The exercise » Write out again, unaltered, the lines from the start through the line containing "bpy.context.scene.camera = camera".

Provided material »

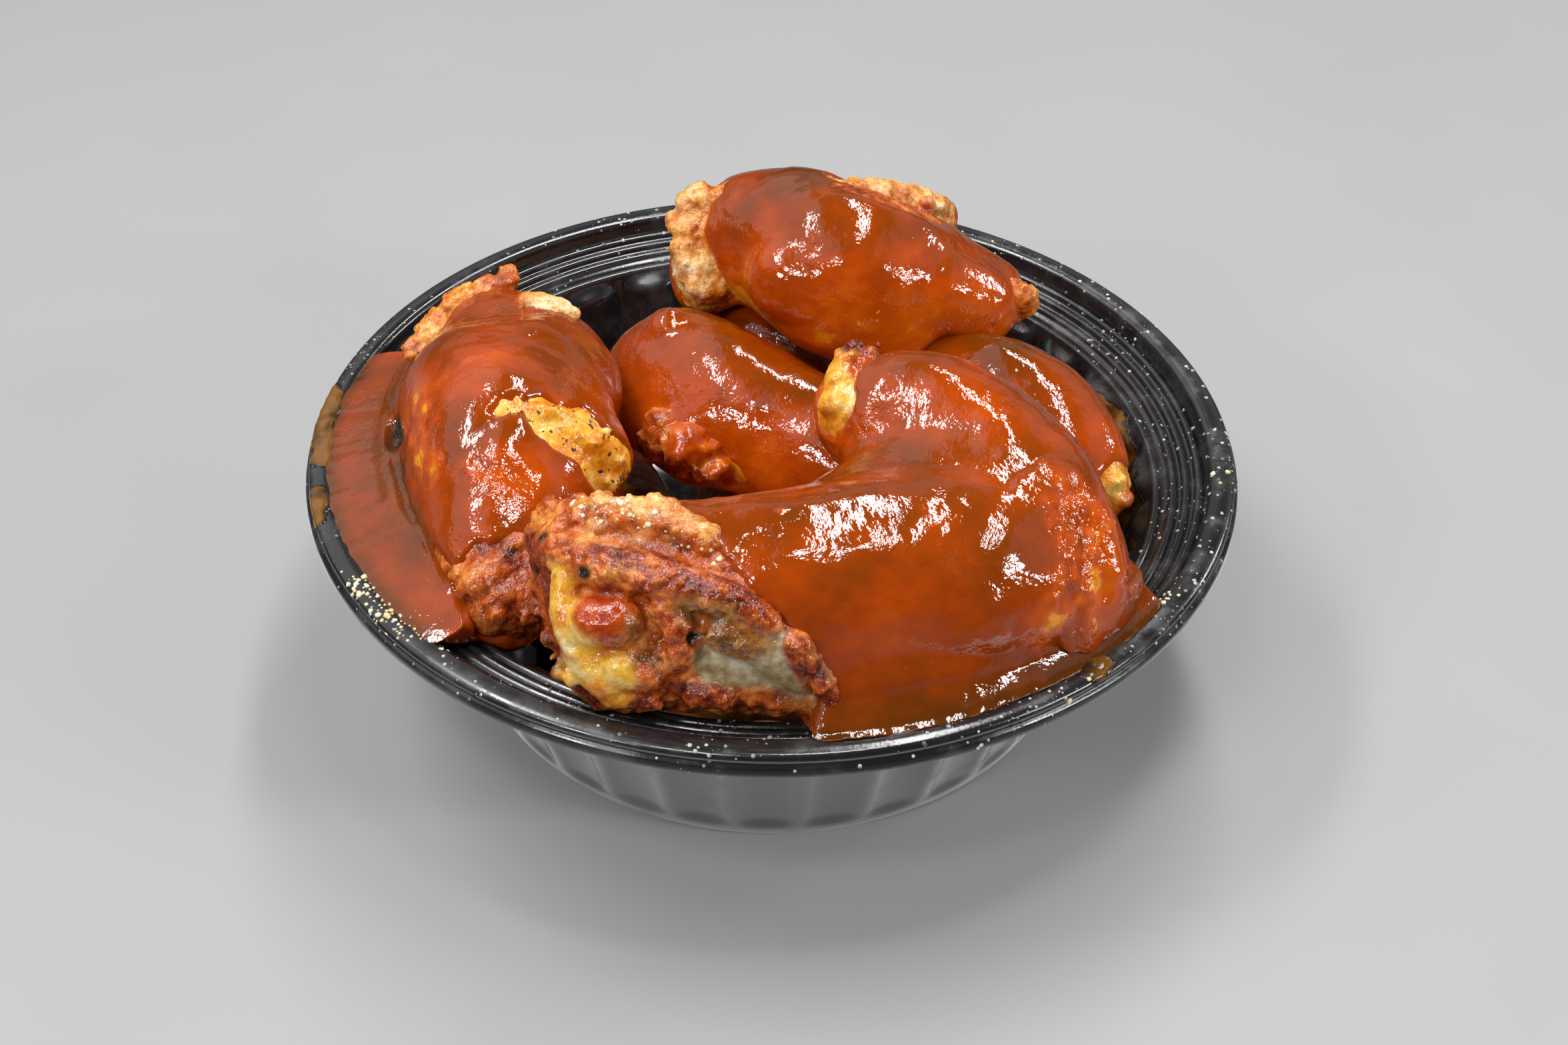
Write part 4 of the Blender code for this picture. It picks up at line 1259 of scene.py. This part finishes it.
def make_camera():
    data = bpy.data.cameras.new("camera")
    data.lens = LENS
    data.sensor_width = 36.0
    camera = bpy.data.objects.new("camera", data)
    bpy.context.scene.collection.objects.link(camera)
    lean = math.radians(VIEW_HEIGHT)
    roll = math.radians(VIEW_ROLL)
    back = Vector((0.0, -math.cos(lean), math.sin(lean)))
    side = Vector((0, 0, 1)).cross(back).normalized()
    up = back.cross(side)
    right = side * math.cos(roll) + up * math.sin(roll)
    top = up * math.cos(roll) - side * math.sin(roll)
    turn = Matrix((right, top, back)).transposed()
    place = Vector(VIEW_TARGET) + back * VIEW_DISTANCE
    camera.matrix_world = Matrix.Translation(place) @ turn.to_4x4()
    bpy.context.scene.camera = camera


def main():
    scene = bpy.context.scene
    scene.view_settings.view_transform = "Standard"
    grain = grain_group()
    plastic = make_plastic(grain)
    sauce = make_sauce(grain)
    wing = make_skin_finish(grain)
    bits = scatter_tree()
    drop = simple_finish("greasy_drop", (0.12, 0.12, 0.12), (0.62, 0.62, 0.60), 0.06)
    grease = make_oily_sauce()
    crumb = simple_finish("cheese_crumb", (0.80, 0.62, 0.26), (0.90, 0.84, 0.62), 0.45)
    flake = simple_finish("pepper_flake", (0.02, 0.012, 0.006), (0.10, 0.05, 0.02), 0.5)
    bowl = make_bowl(plastic)
    mark_bowl(bowl)
    strew("drops_on_bowl", bowl, bits, drop, "bowl_plastic", Where="drops", Seed=3,
          Per_Square_Metre=3.6e5, Smallest=0.08 * MM, Largest=0.46 * MM, Flatness=0.45,
          Lumpiness=0.2)
    strew("crumbs_on_bowl", bowl, bits, crumb, "wing_skin", Where="crumbs", Seed=8,
          Per_Square_Metre=0.9e6, Smallest=0.18 * MM, Largest=0.66 * MM, Flatness=0.8,
          Lumpiness=1.2)
    smears = make_smears(bowl, grease)
    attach(smears, "root")
    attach(bowl, "root")
    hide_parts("bowl")
    for name, about in WINGS.items():
        skin = make_skin(name, about, wing)
        coat = make_coat(name, about, sauce)
        strew_on_wing(skin, name, about, bits, {"crumbs": crumb, "pepper": flake})
        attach(skin, "root")
        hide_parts(*about["solids"])
        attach(coat, "root")
        if about["sauce"]:
            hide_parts(*about["sauce"])
    for name, (node, seed, painted) in LOW_WINGS.items():
        skin = melt_together("skin_" + name, [solid_copy(node)], LOW_GRAIN, SKIN_SOFTENING)
        dress_skin(skin, painted, seed, base="film")
        finish_piece(skin, wing)
        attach(skin, "root")
        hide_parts(node)
    make_floor()
    make_sky()
    for name, (place, along, size, power) in LAMPS.items():
        add_lamp(name, place, along, size, power)
    make_camera()


main()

Solution to the exercise »
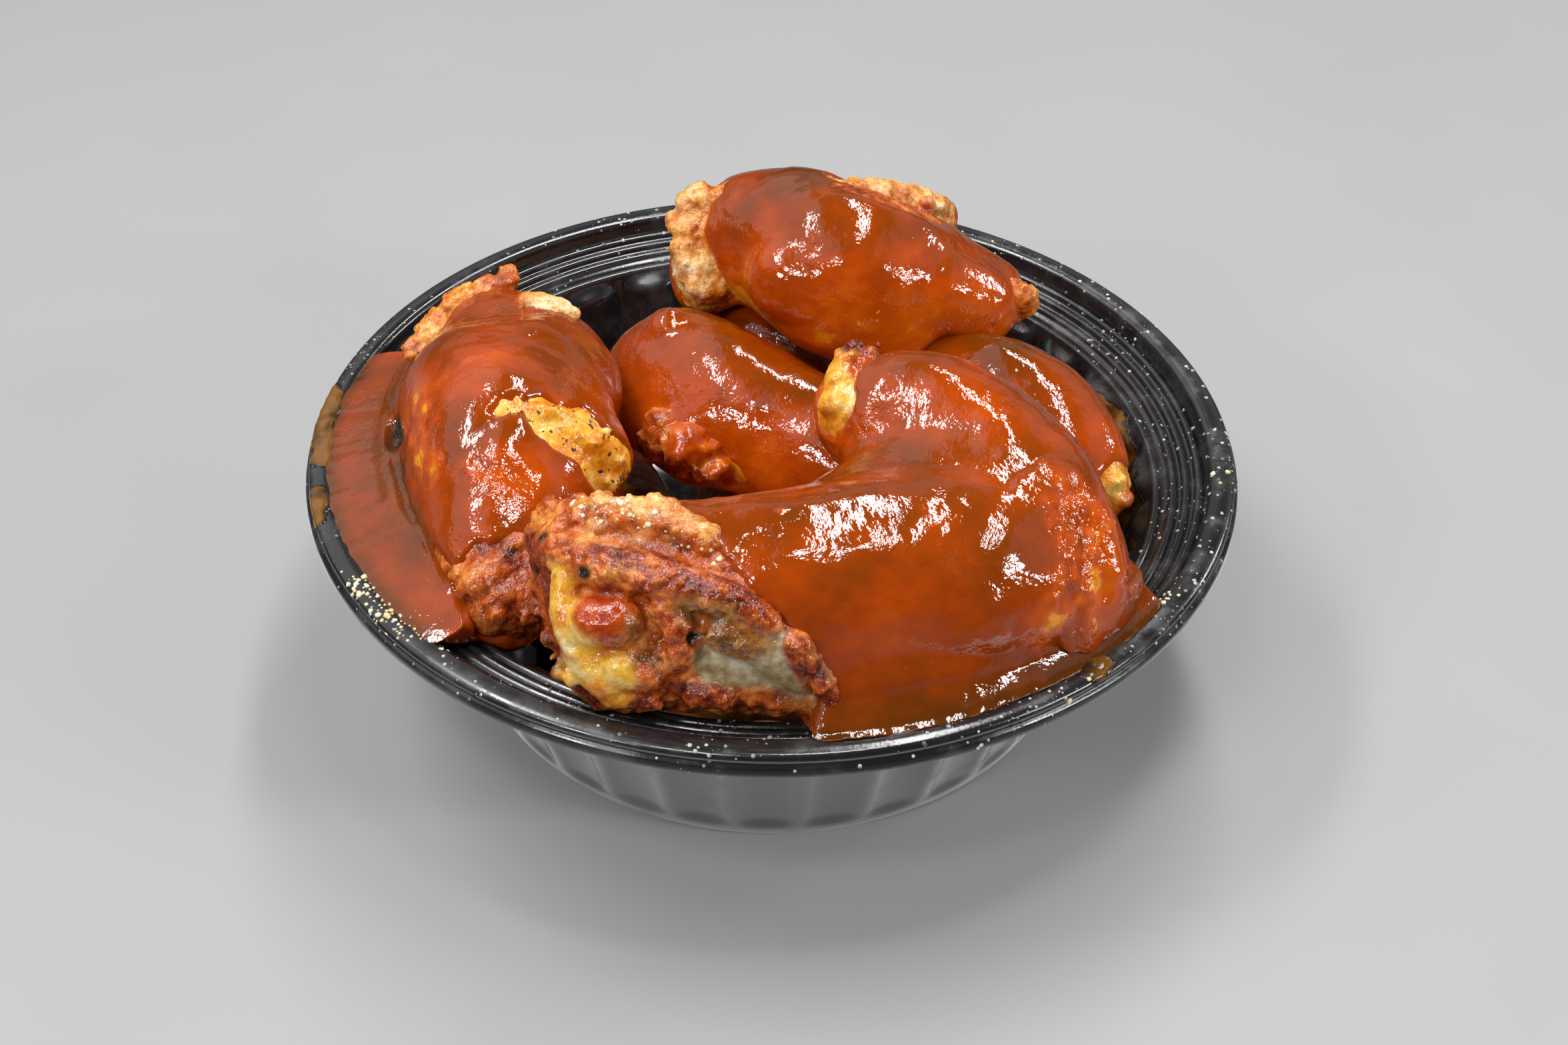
Write part 4 of the Blender code for this picture. It picks up at line 1259 of scene.py. This part finishes it.
def make_camera():
    data = bpy.data.cameras.new("camera")
    data.lens = LENS
    data.sensor_width = 36.0
    camera = bpy.data.objects.new("camera", data)
    bpy.context.scene.collection.objects.link(camera)
    lean = math.radians(VIEW_HEIGHT)
    roll = math.radians(VIEW_ROLL)
    back = Vector((0.0, -math.cos(lean), math.sin(lean)))
    side = Vector((0, 0, 1)).cross(back).normalized()
    up = back.cross(side)
    right = side * math.cos(roll) + up * math.sin(roll)
    top = up * math.cos(roll) - side * math.sin(roll)
    turn = Matrix((right, top, back)).transposed()
    place = Vector(VIEW_TARGET) + back * VIEW_DISTANCE
    camera.matrix_world = Matrix.Translation(place) @ turn.to_4x4()
    bpy.context.scene.camera = camera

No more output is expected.